Shechem was a revelation to Jacob showing to him the actual spiritual state of his family. At Penuel God had taught him the danger of relying upon his own sinful flesh, but he had still retained considerable respect for the discretion of his maturing children. To their insistence he had yielded and moved from Succoth to Shechem. At Shechem he had left his children free to mingle with the inhabitants of the city, confident that their spiritual discretion would keep them from evil. But the worst had taken place, for Dinah was defiled by the prince of the city. Relying still, however, upon the spiritual strength of his sons, he had left it to them to deal with Shechem concerning this folly which had been wrought in Israel. Overwhelmed with bitter anger, they threw aside all restraint and destroyed the city completely with all of its inhabitants through the means of deceit and treachery. Suddenly Jacob began to realize the evil way into which his children were falling. By this deed of coldblooded revenge, they had put the name of Israel to shame before all of the nations of the earth, and it troubled Jacob no end. He began to understand that not only his own carnal nature but also his children had to be subjected to spiritual control. Slowly Jacob was being led by God in the way of sanctification. 

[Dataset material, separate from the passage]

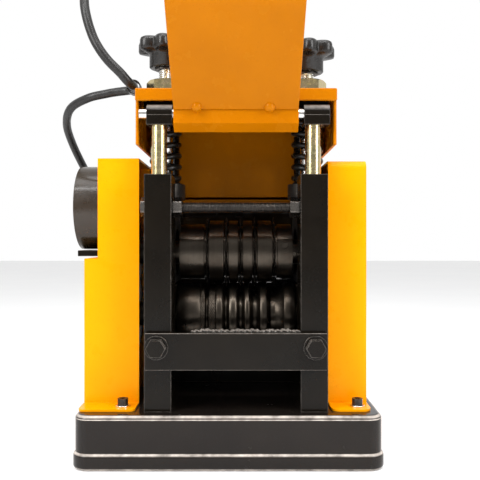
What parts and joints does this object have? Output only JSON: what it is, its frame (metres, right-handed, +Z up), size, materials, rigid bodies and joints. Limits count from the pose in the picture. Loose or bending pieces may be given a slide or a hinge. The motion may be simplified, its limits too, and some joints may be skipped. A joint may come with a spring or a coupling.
{
  "type": "wire feeder",
  "caption": "Bench-top powered wire feeder and stripper: geared motor, grooved feed roller, spring-loaded slitting roller between thick side plates, hinged infeed guard.",
  "frame": {"origin": "on the bench surface, straight below the middle of the two roller axes", "axes": "+X to the right along the roller axes, +Y from the infeed side to the outfeed side, +Z up"},
  "size_m": [0.3506, 0.4377, 0.5192],
  "materials": {
    "base_paint": "gloss",
    "frame_paint": "satin",
    "black_oxide": "satin black oxide",
    "dull_steel": "satin",
    "yellow_zinc": "yellow passivated zinc",
    "bright_zinc": "bright zinc",
    "cover_paint": "gloss",
    "guard_paint": "gloss",
    "bearing_steel": "ground",
    "motor_paint": "semi-gloss",
    "black_plastic": "fine grain",
    "knob_plastic": "moulded",
    "lead_rubber": "matt",
    "green_plastic": "moulded",
    "red_plastic": "moulded",
    "gear_steel": "greased, hobbed",
    "spring_steel": "satin",
    "roller_steel": "dark oiled",
    "blade_steel": "ground"
  },
  "bodies": {
    "machine": {"base_pan": "base_paint", "base_tray": "base_paint", "side_plate_left": "frame_paint", "side_plate_right": "frame_paint", "front_crossbar": "frame_paint", "rear_crossbar": "frame_paint", "crossbar_bolts": "frame_paint", "weld_bead": "frame_paint", "tie_rod": "black_oxide", "tie_rod_nuts": "dull_steel", "bridge_columns": "frame_paint", "top_bridge": "frame_paint", "column_nuts": "yellow_zinc", "hood_shell": "guard_paint", "hood_screws": "black_oxide", "screw_bushes": "yellow_zinc", "hinge_posts": "yellow_zinc", "hinge_barrels": "frame_paint", "hinge_pin": "bright_zinc", "left_cover": "cover_paint", "right_cover": "cover_paint", "cover_screws": "black_oxide", "cover_washers": "bright_zinc", "lower_bearings": "bearing_steel", "motor_plate": "frame_paint", "motor_shelf": "frame_paint", "gearhead": "motor_paint", "motor_body": "motor_paint", "fan_cover": "motor_paint", "terminal_box": "black_plastic", "cable_glands": "black_plastic", "supply_lead": "lead_rubber", "cable_clip": "black_oxide", "switch_plate": "black_plastic", "idler_pin": "gear_steel", "spring_left": "spring_steel", "spring_right": "spring_steel"},
    "guard": {"guard_plate": "guard_paint", "guard_channel": "guard_paint"},
    "lower_roller": {"lower_shaft": "roller_steel", "feed_roller": "roller_steel", "lower_gear": "gear_steel", "drive_gear": "gear_steel"},
    "carriage": {"bearing_block_left": "black_oxide", "bearing_block_right": "black_oxide", "upper_bearings": "bearing_steel", "adjusting_studs": "bright_zinc", "spring_seats": "black_oxide"},
    "upper_roller": {"upper_shaft": "roller_steel", "cutting_blades": "blade_steel", "blade_spacers": "roller_steel", "upper_gear": "gear_steel"},
    "idler": {"idler_gear": "gear_steel"},
    "motor_rotor": {"motor_pinion": "gear_steel"},
    "left_knob_washer": {"washer_left": "black_oxide"},
    "left_knob": {"knob_left": "knob_plastic"},
    "right_knob_washer": {"washer_right": "black_oxide"},
    "right_knob": {"knob_right": "knob_plastic"},
    "start_key": {"start_button": "green_plastic"},
    "stop_key": {"stop_button": "red_plastic"}
  },
  "joints": [
    {"name": "guard_hinge", "type": "hinge", "parent": "machine", "child": "guard", "pos_m": [0, -0.056, 0.3275], "axis": [1, 0, 0], "range_deg": [-38, 124.5]},
    {"name": "lower_roller_spin", "type": "hinge", "parent": "machine", "child": "lower_roller", "pos_m": [0, 0, 0.134], "axis": [1, 0, 0], "continuous": true},
    {"name": "carriage_lift", "type": "slide", "parent": "machine", "child": "carriage", "axis": [0, 0, 1], "range_m": [0, 0.005], "stiffness_N_per_m": 20000, "springref_m": -0.002, "deforming": ["spring_left", "spring_right"]},
    {"name": "upper_roller_spin", "type": "hinge", "parent": "carriage", "child": "upper_roller", "pos_m": [0, 0, 0.197], "axis": [1, 0, 0], "continuous": true},
    {"name": "idler_spin", "type": "hinge", "parent": "machine", "child": "idler", "pos_m": [0.105, 0.0729, 0.18428], "axis": [1, 0, 0], "continuous": true},
    {"name": "motor_spin", "type": "hinge", "parent": "machine", "child": "motor_rotor", "pos_m": [0.1, 0.13, 0.248], "axis": [1, 0, 0], "continuous": true},
    {"name": "left_knob_travel", "type": "slide", "parent": "carriage", "child": "left_knob_washer", "axis": [0, 0, 1], "range_m": [-0.01001, 0.00401]},
    {"name": "left_knob_turn", "type": "hinge", "parent": "left_knob_washer", "child": "left_knob", "pos_m": [-0.0725, 0, 0.3846], "axis": [0, 0, 1], "range_deg": [-1800, 720]},
    {"name": "right_knob_travel", "type": "slide", "parent": "carriage", "child": "right_knob_washer", "axis": [0, 0, 1], "range_m": [-0.00601, 0.00401]},
    {"name": "right_knob_turn", "type": "hinge", "parent": "right_knob_washer", "child": "right_knob", "pos_m": [0.0725, 0, 0.38], "axis": [0, 0, 1], "range_deg": [-1080, 720]},
    {"name": "start_press", "type": "slide", "parent": "machine", "child": "start_key", "axis": [-1, 0, 0], "range_m": [0, 0.003], "stiffness_N_per_m": 800, "springref_m": -0.002},
    {"name": "stop_press", "type": "slide", "parent": "machine", "child": "stop_key", "axis": [-1, 0, 0], "range_m": [0, 0.004], "stiffness_N_per_m": 800, "springref_m": -0.002}
  ],
  "couplings": [
    {"joint": "upper_roller_spin", "follows": "lower_roller_spin", "ratio": -1},
    {"joint": "idler_spin", "follows": "lower_roller_spin", "ratio": -0.55263},
    {"joint": "motor_spin", "follows": "lower_roller_spin", "ratio": 1.1053},
    {"joint": "left_knob_travel", "follows": "left_knob_turn", "m_per_rad": 0.00031831},
    {"joint": "right_knob_travel", "follows": "right_knob_turn", "m_per_rad": 0.00031831}
  ]
}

It was at that point that the Lord appeared to Jacob and told him to arise and go up to Bethel. It was a shame that that command had to be given. Many years before while fleeing from the wrath of his brother Esau, he had spent the first night of his journey there at Bethel. That night God appeared to him in a vision, standing at the top of a stairway filled with ascending and descending angels. Beautiful words of covenant promise were spoken to him and he was assured of a safe return to possess the land of Canaan. Arising in the morning he had been filled with joy of thanksgiving and had anointed the spot with oil. In solemn oath Jacob had made a vow that morning. “If God will be with me, and will keep me in this way that I go, and will give me bread to eat, and raiment to put on, so that I come again to my father’s house in peace; then shall the Lord be my God: and this stone, which I have set for a pillar, shall be God’s house: and of all that thou shalt give me I will surely give the tenth unto thee.” It was over thirty years before that he had sworn that vow, and over ten years since he had returned to the land of Canaan, but still he had not paid that vow. It was a shame that God had to appear and command Jacob to return to Bethel. 

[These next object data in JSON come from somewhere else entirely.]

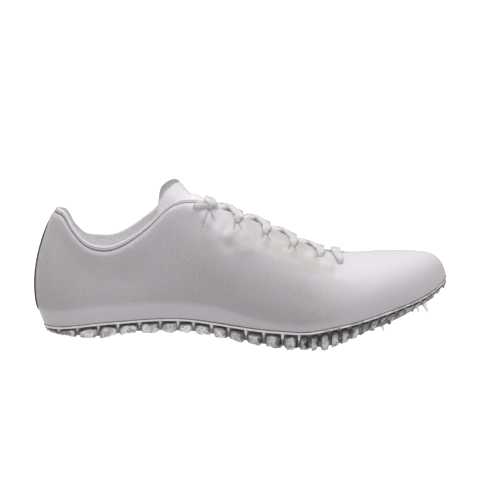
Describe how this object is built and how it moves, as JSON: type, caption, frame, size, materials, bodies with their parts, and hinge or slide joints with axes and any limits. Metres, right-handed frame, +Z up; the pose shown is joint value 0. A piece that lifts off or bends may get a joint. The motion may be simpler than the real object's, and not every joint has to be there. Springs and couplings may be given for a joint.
{
  "type": "track spike shoe",
  "caption": "Right track spike shoe: hollow one-piece low upper with collar and laced throat on a thin moulded plate with perimeter lugs and steel pins under the forefoot.",
  "frame": {"origin": "middle of the flat rest pad under the heel, on the floor", "axes": "+X to the toe along the shoe's longest extent, +Z up, -Y to the outer (lateral) side of this right shoe"},
  "size_m": [0.2814, 0.0902, 0.1083],
  "materials": {
    "upper_cloth": "white fine twill mesh with smooth fused edges, soft satin",
    "lining": "light grey knitted lining, matte",
    "lace_cord": "white flat woven cord, matte",
    "heel_tape": "near-black woven tape, low sheen",
    "sole_plastic": "smoky translucent grey moulded plastic with a marbled look, glossy",
    "pin_steel": "plain bright steel"
  },
  "bodies": {
    "root": {"outsole": "sole_plastic", "pin_1": "pin_steel", "pin_2": "pin_steel", "pin_3": "pin_steel", "pin_4": "pin_steel", "pin_5": "pin_steel", "pin_6": "pin_steel", "pin_7": "pin_steel", "pin_8": "pin_steel", "upper": "upper_cloth", "insole": "lining", "tongue": "upper_cloth", "heel_tape": "heel_tape", "lace_bar": "lace_cord", "lace_top": "lace_cord", "lace_cross_1": "lace_cord", "lace_cross_2": "lace_cord", "lace_cross_3": "lace_cord", "lace_cross_4": "lace_cord"}
  },
  "joints": []
}
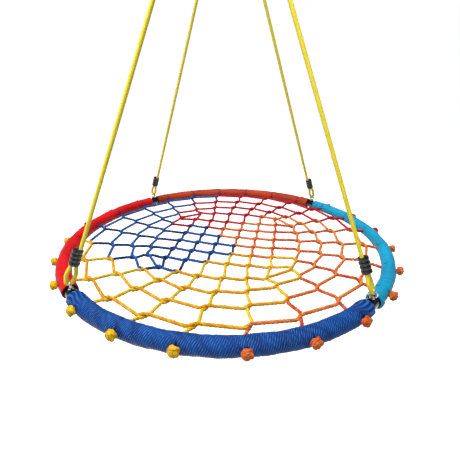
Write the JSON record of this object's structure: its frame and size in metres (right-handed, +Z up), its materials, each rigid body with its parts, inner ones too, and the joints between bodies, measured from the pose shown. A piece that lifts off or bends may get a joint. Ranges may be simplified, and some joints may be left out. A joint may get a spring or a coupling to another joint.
{
  "type": "saucer nest swing",
  "caption": "Round nest swing: padded tube frame in coloured covers, knotted rope net, ropes with ferrules, hanging rings and spring-gate snap hooks.",
  "frame": {"origin": "half way between the two points where the snap hooks rest on what holds them up", "axes": "+Z up, +X to the right across the seat, +Y towards the back; the two snap hooks lie on the Y axis, which is parallel to the swing's axis"},
  "size_m": [1.0216, 1.0216, 1.0838],
  "materials": {
    "zinc_steel": "zinc plated, satin",
    "spring_steel": "plain wire",
    "brass_plunger": "plain turned",
    "yellow_rope": "braided, smooth",
    "black_ferrule": "moulded, satin",
    "black_tube": "gloss black",
    "grey_foam": "closed-cell foam",
    "blue_cover": "wound cord",
    "turquoise_cover": "wound cord",
    "rust_cover": "wound cord",
    "red_cover": "wound cord",
    "net_yellow": "three-strand twisted",
    "net_orange": "three-strand twisted",
    "net_red": "three-strand twisted",
    "net_navy": "three-strand twisted"
  },
  "bodies": {
    "hooks": {"snap_hook_front": "zinc_steel", "snap_hook_back": "zinc_steel", "gate_pin_front": "zinc_steel", "gate_pin_back": "zinc_steel"},
    "gate_front": {"gate_front": "zinc_steel", "gate_spring_front": "spring_steel", "gate_plunger_front": "brass_plunger"},
    "gate_back": {"gate_back": "zinc_steel", "gate_spring_back": "spring_steel", "gate_plunger_back": "brass_plunger"},
    "seat": {"hang_ring_front": "zinc_steel", "hang_ring_back": "zinc_steel", "hanging_rope_front_left": "yellow_rope", "hanging_rope_front_right": "yellow_rope", "hanging_rope_back_right": "yellow_rope", "hanging_rope_back_left": "yellow_rope", "upper_ferrule_front_left": "black_ferrule", "upper_ferrule_front_right": "black_ferrule", "upper_ferrule_back_right": "black_ferrule", "upper_ferrule_back_left": "black_ferrule", "lower_ferrule_front_left": "black_ferrule", "lower_ferrule_front_right": "black_ferrule", "lower_ferrule_back_right": "black_ferrule", "lower_ferrule_back_left": "black_ferrule", "eye_bolt_front_left": "zinc_steel", "eye_bolt_front_right": "zinc_steel", "eye_bolt_back_right": "zinc_steel", "eye_bolt_back_left": "zinc_steel", "bolt_washers": "zinc_steel", "lock_nuts": "zinc_steel", "frame_tube_front": "black_tube", "frame_tube_right": "black_tube", "frame_tube_back": "black_tube", "frame_tube_left": "black_tube", "foam_sleeve_front": "grey_foam", "foam_sleeve_right": "grey_foam", "foam_sleeve_back": "grey_foam", "foam_sleeve_left": "grey_foam", "cover_front": "blue_cover", "cover_right": "turquoise_cover", "cover_back": "rust_cover", "cover_left": "red_cover", "net_yellow": "net_yellow", "net_orange": "net_orange", "net_red": "net_red", "net_navy": "net_navy", "rim_knots_yellow": "net_yellow", "rim_knots_orange": "net_orange", "rim_knots_red": "net_red", "rim_knots_navy": "net_navy"}
  },
  "joints": [
    {"name": "swing", "type": "hinge", "parent": "hooks", "child": "seat", "pos_m": [0, 0, -0.06626], "axis": [0, 1, 0], "range_deg": [-45, 45]},
    {"name": "gate_front_open", "type": "hinge", "parent": "hooks", "child": "gate_front", "pos_m": [0, -0.11839, -0.04797], "axis": [-1, 0, 0], "range_deg": [0, 20], "stiffness_Nm_per_rad": 0.5, "springref_deg": -22.92},
    {"name": "gate_back_open", "type": "hinge", "parent": "hooks", "child": "gate_back", "pos_m": [0, 0.11839, -0.04797], "axis": [1, 0, 0], "range_deg": [0, 20], "stiffness_Nm_per_rad": 0.5, "springref_deg": -22.92}
  ]
}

Why Jacob hesitated to return to Bethel, we cannot tell for certain. However, it seems to be implied in the command which Jacob gave to his household, to put away their strange gods. It comes somewhat as a surprise to find that idolatry was practiced in the household of Jacob. Evidently Rachel still carried with her the images of her father, and perhaps some of the servants had still others. Jacob had not maintained enough control over his household to have these removed. Undoubtedly Jacob refused to serve these idols himself and perhaps even warned the others against them. But at the same time he did not exert enough authority to have them removed from the camp. And as long as they were in the camp Jacob did not dare to return to pay his vow at Bethel, lest coming with idols in his possession he should make it more of an occasion of mockery than of worship. 

When, however, Jacob saw at Shechem the results of the evil way in which his family was going, and when he received the direct command from God to pay his vows at Bethel, there could remain no more doubt with Jacob as to what ought to be done. With an unusual ring of authority in his voice, he commanded them to put away the strange gods, to clean themselves, and to put on new garments. All of the charms and jewelry which had been carried with them for many a year were given to Jacob and buried together under the oak which was by Shechem. It was a ceremonial cleansing of the household of Israel and a sign of renewed consecration to the Lord. 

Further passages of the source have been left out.